# nie działa glxgears "błędna instrukcja", nouveau

## spinerr

Witam,

Postanowiłem wypróbować otwarty sterownik nouveau do grafiki (palit?) Nvidia fx5200, ponieważ wiele dobrego się o nim naczytałem w internecie  :Smile: . Po konfiguracji X odpaliły, ale w porównaniu do sterowników nvidii:

-nie działa glxgears wyświetla tylko coś takiego: "Running synchronized to the vertical refresh. The framerate should be approximately the same as the monitor refresh rate.", a pod tym: "Błędna instrukcja". glxinfo podaje że "direct rendering: yes"

Poniższe może mieć związek z tym problemem:

-nie da się w ogóle panować nad rozdzielczością i częstotliwością odświeżania, samo sobie ustawia 1024x768 już podczas startu i nie da się tego zmienić, obojętnie co podam w xorgu w linijce Modes, czy Option "PreferredMode" będzie to totalnie ignorowane, w narzędziu "Ekran" z xfce4 mam tylko niższe rozdzielczości 1024x768, 800x600, itd. ( i działa), ale nie da się dać powyżej 1024x768 i tylko 60 Hz (monitor wyciąga bez problemu 120Hz, 60Hz to o wiele za mało do normalnej pracy). 

-w logach pojawia się w kółko *ERROR* Raw EDID: i pod tym jakby zawartość w hex jakiegoś wsadu (DDC monitora?)

Czy warto z tym walczyć czy mam sobie odpuścić, wrócić do sterowników zamkniętych i spróbować np. za pół roku   :Confused:  ?

----------

## SlashBeast

Generalnie nouveau to porazka, niby otwarte i wspiera KMS ale zarowno wydajnosc jest fatalna jak i zarzadzanie energia kuleje (strasznie sie gpu grzeje). Co jakis czas testuje i nie widze najmniejszego sensu uzywania tego.

----------

## lazy_bum

[pstryczek w nos SlashBeasta] Generalnie nouveau jest świetne, otwarte i wspiera KMS, a dodatkowo można pograć i włączyć efekty pulpitu.

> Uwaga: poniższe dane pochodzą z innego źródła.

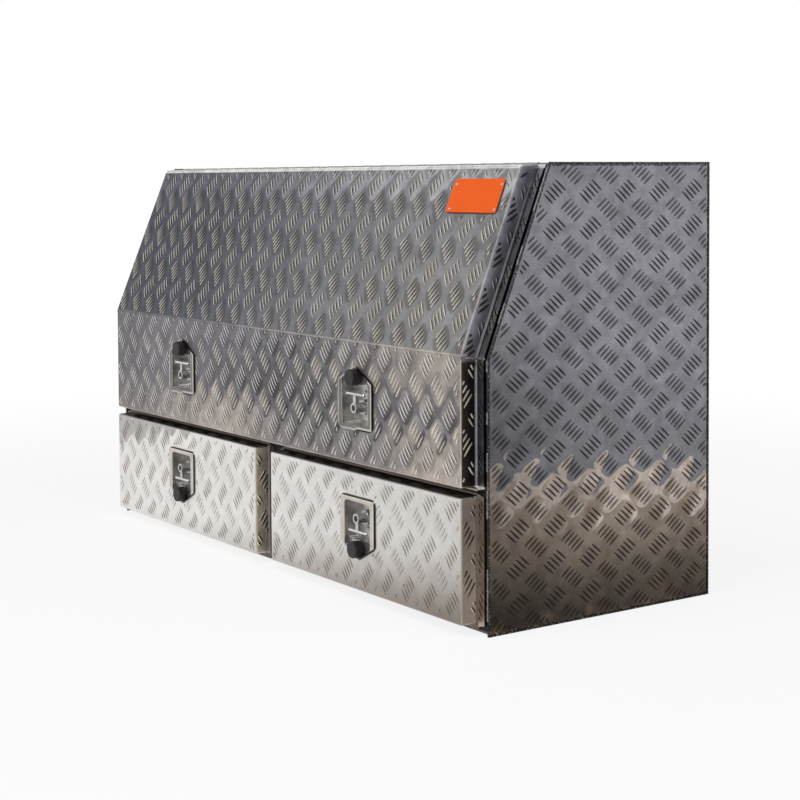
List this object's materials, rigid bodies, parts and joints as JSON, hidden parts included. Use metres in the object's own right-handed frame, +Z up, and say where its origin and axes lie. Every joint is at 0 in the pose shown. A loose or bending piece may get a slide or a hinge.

A poważniej… Starsze karty są gorzej wspierane niż nowe. Ja się przesiadłem na nouveau kilka m‑cy temu i nie mam żadnych problemów — za to miałem jakieś z blobem NVidia, stąd cała zabawa. Gry działają, efekty pulpitu działają, zarządzanie energią mnie nie ani grzeje ani ziębi, bo karta chłodzona pasywnie. Ja nie myślę nawet o powrocie do bloba.

----------

## joi_

FX5200 należy do generacji NV30 i niestety sterownik 3d dla niej jest w kiepskim stanie i na dodatek od dłuższego czasu nie ma maintainera. Możesz zgłosić błąd, ale nie ma co liczyć na jego rozwiązanie... Ale poczytaj jeszcze http://nouveau.freedesktop.org/wiki/TroubleShooting i upewnij się że problem nie jest po stronie Twojego systemu.

Pozostałe 2 problemy nie mają związku z pierwszym - monitor z jakiegoś powodu zwraca śmiecie w swoim opisie (EDID) i sterownik nie wiedząc co robić zakłada że natywną i najwyższą rozdzielczością jest 1024x768. Jeżeli masz możliwość podłączenia monitora innym typem kabla (np dvi zamiast vga) - spróbuj, czasami pomaga. Niezależnie od tego poczytaj http://nouveau.freedesktop.org/wiki/Bugs i zgłoś buga według instrukcji - ktoś może będzie miał pomysł jak rozwiązać problem.

Natomiast jeżeli chodzi o wydajność i zarządzanie energią, to niedługo powinno się coś w tych tematach zmienić (ale tylko dla kart nv50+).

----------